Daily Mail

Why B&Q may quit giant megastores

. . . and open High St convenienc­e shops instead

- by Hannah Uttley

B&Q could ditch openings of giant out-of-town warehouses to focus on smaller convenienc­e stores, its boss has predicted.

Veronique Laury, chief executive of B&Q owner Kingfisher, outlined her vision for the future of the company, which also owns Screwfix in the UK.

Asked at the World Retail Congress in Madrid how stores owned by Kingfisher will change over the next three to five years, Laury hinted that opening convenienc­e stores could be its next move.

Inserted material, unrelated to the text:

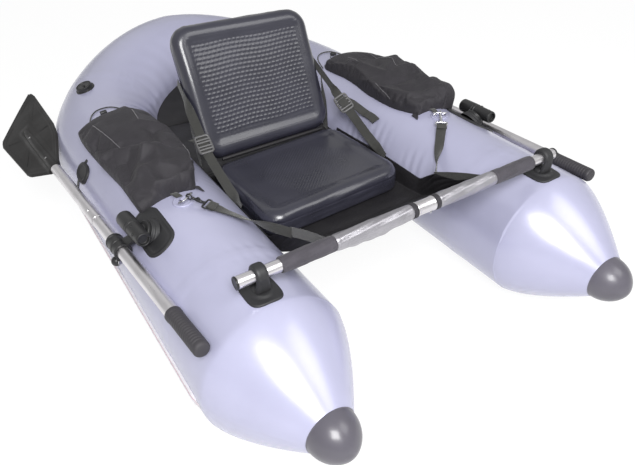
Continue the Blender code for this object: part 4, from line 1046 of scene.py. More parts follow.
def make_mounts():
    """Rubber patch on the crown with a raised pad, and a strap loop that arches over the bar."""
    def pad(a, b):
        return 0.0035 * smoothstep((0.024 - np.hypot(a, b * 0.75)) / 0.006)

    place = (90 - math.degrees((MOUNT_X - LEG_X) / HULL_R), 0)
    low = CROWN_Z + MOUNT_T - BAR_Z
    width = np.linspace(-1, 1, 21)[None]
    t = np.linspace(0, 1, 80)[:, None]
    angle = math.radians(-58) + t * math.radians(296)
    flare = smoothstep(np.maximum(0.16 - t, t - 0.84) / 0.16)
    outer, inner = 0.0178 + 0.0042 * (1 - np.abs(width) ** 5), BAR_R + BAR_GAP
    x = MOUNT_X + width * 0.0122 * (1 + 0.35 * flare)
    rounds = [
        stacked(
            x, BAR_Y + reach * np.cos(angle) * (1 + swell * flare),
            BAR_Z + reach * np.sin(angle) * (1 - flare) + (low + lift) * flare,
        )
        for reach, swell, lift in ((outer, 0.25, 0.001), (inner, 0, 0.0002))
    ]
    points = np.concatenate([rounds[0], rounds[1][:, ::-1]], axis=1)
    neck = [(0.0, low - 0.002), (0.019, low - 0.002), (0.015, low + 0.008), (0.0, low + 0.0125)]
    for side, word in SIDES:
        patch = leg_patch(
            "mount_patch_" + word, MOUNT_SIZE, place, MOUNT_T, "black_rubber", side, 3.6, pad
        )
        fixed(patch, "black_rubber", "bar_mount_" + word)
        loop = closed_skin("mount_loop_" + word, points, "black_rubber", side, 50)
        fixed(loop, "black_rubber")
        foot = lathe("mount_neck_" + word, neck, (0.004, 5), bar_at(MOUNT_X), UP, "black_rubber", side)
        fixed(foot, "black_rubber")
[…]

She said: ‘I think there are two directions of travel for stores, I think one of them is ultimate convenienc­e, to be where people want you to be and to be as close as possible to where people live.

‘The big impact on that is urbanisati­on, everywhere in the world more people are living around cities. It’s about how you get to those people as close as you can.’ Kingfisher could roll out plans for its B&Q business similar to the rapid expansion of its Screwfix stores, which sell tools for tradesmen. While B&Q sales have been suffering, with a fall of 5.3pc last year, Screwfix has been a stand- out performer with growth of 16.7pc.

Its model of smaller outposts in town centres is a hit with customers who don’t want to drive miles to a bigger shop. Rival Homebase, bought by Australian chain Wesfarmers, saw its transforma­tion into Bunnings stores fail as customers shunned the idea of going to big, warehouses­tyle shops.

Kingfisher aims to open 550 Screwfix stores in the UK, so that 97pc of people are within a 30-minute drive of a shop, and has opened hundreds in the last few years.

Its five-year strategy is to cut costs, improve IT and integrate its products across all businesses.

Laury said stores were also likely to stock fewer products, with staff on hand to offer advice on what to buy. ‘I was in one of our stores last week and there was a whole display 10 metres high of head tool replacemen­ts for drills. I thought as a customer, who is going to shop like that in five years from now? And actually, I thought, no one.

‘We don’t need all of that stock in our stores in the future, we definitely don’t.’

Laury, 52, who lives in France and has a daughter and two sons, said many businesses had simply been too slow to react to the pace of change created by companies such as Amazon.

She said the unstoppabl­e boom in online shopping meant Kingfisher’s workforce was likely to shrink over the next five years but declined to say by how much. It employs 78,000 people at its 1,300 stores in the UK, Western Europe, Russia and Turkey.

She said: ‘For 50 years, retail has been location, location, location. The race was to get the best store in the best location and if there is a cost associated with that it would be fine. Technology has changed all that.’